Consulting firm Booz Allen Hamilton studied chief-executive succession at the world's 2,500 largest public companies and found that involuntary, performance-based turnover of chief executives reached a record high in 2002, accounting for almost 40 percent of all successions -- more than triple the number of firings in 1995, the first year studied. And the standards for acceptable performance are growing more strict. In 2000, terminated chief executives underperformed those who retired voluntarily by 13.5 percentage points; by 2002, that "return gap" had shrunk to 6.2 points. [Full disclosure: I often contribute to Booz Allen's quarterly journal, strategy+business.]

As Allan A. Kennedy points out in "The End of Shareholder Value" (Perseus Books, 2000), most managers know their job is to improve the long-term performance of the companies they run. "But they measure value by the current movement of the stock price -- even when they know this is only a crude approximation of the kind of calculation required if true shareholder value is to be achieved ... what started as a focus on value has spiraled into a quarter-to-quarter race for results. Short-termism rules the day."

What's a company for? It cannot be about nothing more than procuring, producing and profiting any more than a life can be about no more than eating, sleeping and procreating. Charles Handy, the British management guru and social philosopher, puts it well: "The purpose of a business is not to make a profit, full stop. It is to make a profit so that the business can do something more or better. That 'something' becomes the real justification for the business. Owners know this. Investors needn't care."

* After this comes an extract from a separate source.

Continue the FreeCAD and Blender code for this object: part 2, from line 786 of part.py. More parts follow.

Page, Brin and Schmidt know this too. The trouble is, they're about to sell a part of themselves to the folks who need not, do not and will not care.

Most managers don't commit fraud. But there is endless pressure from the Street to do acquisitions and mergers that rarely add value; to trim costs, even if it means short-changing research and development; and to reduce staff during downturns, even if that leaves the company spread thin for the next cyclical upswing. Most CEOs I know have even less regard for securities analysts or mutual fund managers than they do for business journalists, but that is the audience they have to play to. The Google guys can thumb their noses now, but they won't be the hottest game in town forever. There is nothing in the Google model that looks unassailable to me, and once Microsoft, Yahoo and the rest start assailing there are bound to be some rocky quarters.

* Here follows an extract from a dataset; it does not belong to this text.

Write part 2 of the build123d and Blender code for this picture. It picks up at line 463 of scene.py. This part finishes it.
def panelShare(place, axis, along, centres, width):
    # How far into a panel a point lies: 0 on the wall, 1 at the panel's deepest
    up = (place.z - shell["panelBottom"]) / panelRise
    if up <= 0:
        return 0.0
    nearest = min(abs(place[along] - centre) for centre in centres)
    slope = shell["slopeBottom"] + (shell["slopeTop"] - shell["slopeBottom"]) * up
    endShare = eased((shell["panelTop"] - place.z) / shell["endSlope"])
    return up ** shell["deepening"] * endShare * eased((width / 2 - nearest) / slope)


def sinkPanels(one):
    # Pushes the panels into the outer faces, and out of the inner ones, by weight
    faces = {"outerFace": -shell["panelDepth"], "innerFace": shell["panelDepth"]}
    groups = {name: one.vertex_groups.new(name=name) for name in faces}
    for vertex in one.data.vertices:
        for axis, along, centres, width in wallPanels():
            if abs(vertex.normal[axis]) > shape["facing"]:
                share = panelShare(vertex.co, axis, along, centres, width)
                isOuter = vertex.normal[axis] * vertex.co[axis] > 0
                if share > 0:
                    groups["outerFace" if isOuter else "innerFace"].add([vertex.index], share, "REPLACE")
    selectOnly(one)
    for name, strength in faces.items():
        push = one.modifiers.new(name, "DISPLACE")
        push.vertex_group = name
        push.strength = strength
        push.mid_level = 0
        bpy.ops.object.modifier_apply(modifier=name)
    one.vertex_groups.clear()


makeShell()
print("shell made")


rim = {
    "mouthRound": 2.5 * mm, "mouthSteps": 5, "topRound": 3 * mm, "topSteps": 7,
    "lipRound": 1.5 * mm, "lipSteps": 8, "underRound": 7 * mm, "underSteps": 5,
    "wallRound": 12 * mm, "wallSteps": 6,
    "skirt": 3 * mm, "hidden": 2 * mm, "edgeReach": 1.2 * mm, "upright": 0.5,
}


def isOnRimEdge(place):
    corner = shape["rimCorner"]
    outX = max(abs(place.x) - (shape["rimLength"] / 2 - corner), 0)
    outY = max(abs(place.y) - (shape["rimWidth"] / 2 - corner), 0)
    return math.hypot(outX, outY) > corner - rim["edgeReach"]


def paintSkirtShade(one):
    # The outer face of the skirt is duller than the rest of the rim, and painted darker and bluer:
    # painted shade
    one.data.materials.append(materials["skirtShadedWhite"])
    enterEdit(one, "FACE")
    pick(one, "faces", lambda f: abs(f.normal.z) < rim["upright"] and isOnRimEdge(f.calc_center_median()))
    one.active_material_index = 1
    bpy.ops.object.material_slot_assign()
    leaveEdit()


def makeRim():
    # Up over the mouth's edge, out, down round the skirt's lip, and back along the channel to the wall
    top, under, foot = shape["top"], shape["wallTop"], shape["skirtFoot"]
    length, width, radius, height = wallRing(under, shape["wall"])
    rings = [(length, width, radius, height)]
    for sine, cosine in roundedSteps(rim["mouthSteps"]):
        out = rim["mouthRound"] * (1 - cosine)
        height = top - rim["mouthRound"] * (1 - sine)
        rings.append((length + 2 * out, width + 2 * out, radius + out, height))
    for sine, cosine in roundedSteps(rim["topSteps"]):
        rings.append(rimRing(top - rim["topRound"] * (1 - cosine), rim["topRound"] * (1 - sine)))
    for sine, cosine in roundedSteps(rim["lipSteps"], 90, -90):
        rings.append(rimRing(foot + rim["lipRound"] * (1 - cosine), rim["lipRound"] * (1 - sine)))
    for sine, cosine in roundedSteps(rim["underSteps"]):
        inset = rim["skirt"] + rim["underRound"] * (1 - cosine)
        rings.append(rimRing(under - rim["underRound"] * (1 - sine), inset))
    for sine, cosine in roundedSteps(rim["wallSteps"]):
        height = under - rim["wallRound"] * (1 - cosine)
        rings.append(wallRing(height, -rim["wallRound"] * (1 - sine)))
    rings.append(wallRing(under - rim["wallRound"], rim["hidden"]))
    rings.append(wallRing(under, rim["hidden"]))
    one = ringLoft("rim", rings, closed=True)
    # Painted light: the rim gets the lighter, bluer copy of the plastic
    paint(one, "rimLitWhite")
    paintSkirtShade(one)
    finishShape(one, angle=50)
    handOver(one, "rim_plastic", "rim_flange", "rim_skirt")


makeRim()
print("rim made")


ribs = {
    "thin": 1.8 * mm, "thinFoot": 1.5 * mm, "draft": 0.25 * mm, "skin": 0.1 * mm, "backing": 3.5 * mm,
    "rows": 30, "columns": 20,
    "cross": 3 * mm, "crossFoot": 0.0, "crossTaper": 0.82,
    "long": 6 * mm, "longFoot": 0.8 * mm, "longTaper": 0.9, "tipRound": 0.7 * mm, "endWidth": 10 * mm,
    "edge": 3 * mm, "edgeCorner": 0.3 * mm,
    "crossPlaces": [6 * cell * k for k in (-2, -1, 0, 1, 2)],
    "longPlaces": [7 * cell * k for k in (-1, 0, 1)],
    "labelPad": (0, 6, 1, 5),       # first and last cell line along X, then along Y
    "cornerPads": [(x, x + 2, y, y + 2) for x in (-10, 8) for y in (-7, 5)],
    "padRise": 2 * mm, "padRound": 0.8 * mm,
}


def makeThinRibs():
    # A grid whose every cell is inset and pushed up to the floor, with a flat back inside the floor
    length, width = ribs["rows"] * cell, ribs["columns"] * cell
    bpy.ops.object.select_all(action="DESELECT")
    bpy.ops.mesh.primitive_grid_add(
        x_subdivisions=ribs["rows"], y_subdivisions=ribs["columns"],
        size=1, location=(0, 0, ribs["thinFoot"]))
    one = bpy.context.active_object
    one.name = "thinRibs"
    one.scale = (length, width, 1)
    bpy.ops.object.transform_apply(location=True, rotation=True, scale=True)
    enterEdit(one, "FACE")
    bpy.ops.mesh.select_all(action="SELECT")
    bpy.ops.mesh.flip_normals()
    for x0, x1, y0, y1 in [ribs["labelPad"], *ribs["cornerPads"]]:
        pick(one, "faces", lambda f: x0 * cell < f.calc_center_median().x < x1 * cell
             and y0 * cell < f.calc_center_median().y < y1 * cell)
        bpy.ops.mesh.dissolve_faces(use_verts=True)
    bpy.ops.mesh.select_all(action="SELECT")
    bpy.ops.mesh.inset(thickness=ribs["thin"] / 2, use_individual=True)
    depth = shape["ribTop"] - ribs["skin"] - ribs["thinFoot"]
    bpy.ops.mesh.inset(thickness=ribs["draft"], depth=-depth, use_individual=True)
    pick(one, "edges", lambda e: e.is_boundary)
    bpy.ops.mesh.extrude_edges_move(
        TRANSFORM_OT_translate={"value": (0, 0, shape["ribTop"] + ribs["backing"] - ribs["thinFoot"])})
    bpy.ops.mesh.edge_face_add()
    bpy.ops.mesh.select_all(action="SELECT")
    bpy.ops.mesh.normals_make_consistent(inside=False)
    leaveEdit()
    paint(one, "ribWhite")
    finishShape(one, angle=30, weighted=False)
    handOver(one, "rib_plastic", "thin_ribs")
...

It's crazy that shareholders are treated like owners or investors, when most are really neither. Traders typically buy in and out of a stock like Google within days if not hours; that's not investing, it's gambling. But once you take their money, you are answerable to them, multiple share classes or not. At a recent gathering of CEOs that I attended, the rough consensus was they spent 30 to 40 percent of their time dealing with the Street, and millions of dollars a year on fees to bankers, lawyers and auditors, all associated with being a public company.

Maybe Google had no choice. Maybe without Andy Bechtolstein's $100,000 Page and Brin would still be in the dorm room. Maybe without Kleiner Perkins and Sequoia's $25 million they could never have scaled the concept. Maybe Google had to turn to the public markets to pay them back. Maybe the lure of instant billions was too much for anyone to resist.

It's too bad. But maybe, in another dorm room or garage somewhere, there's a genuinely new company being born. Maybe this company understands that in today's outsourced world the only truly essential capital is the intellectual kind; that employees are assets, not costs; and that ownership of your own destiny is priceless. I hope so.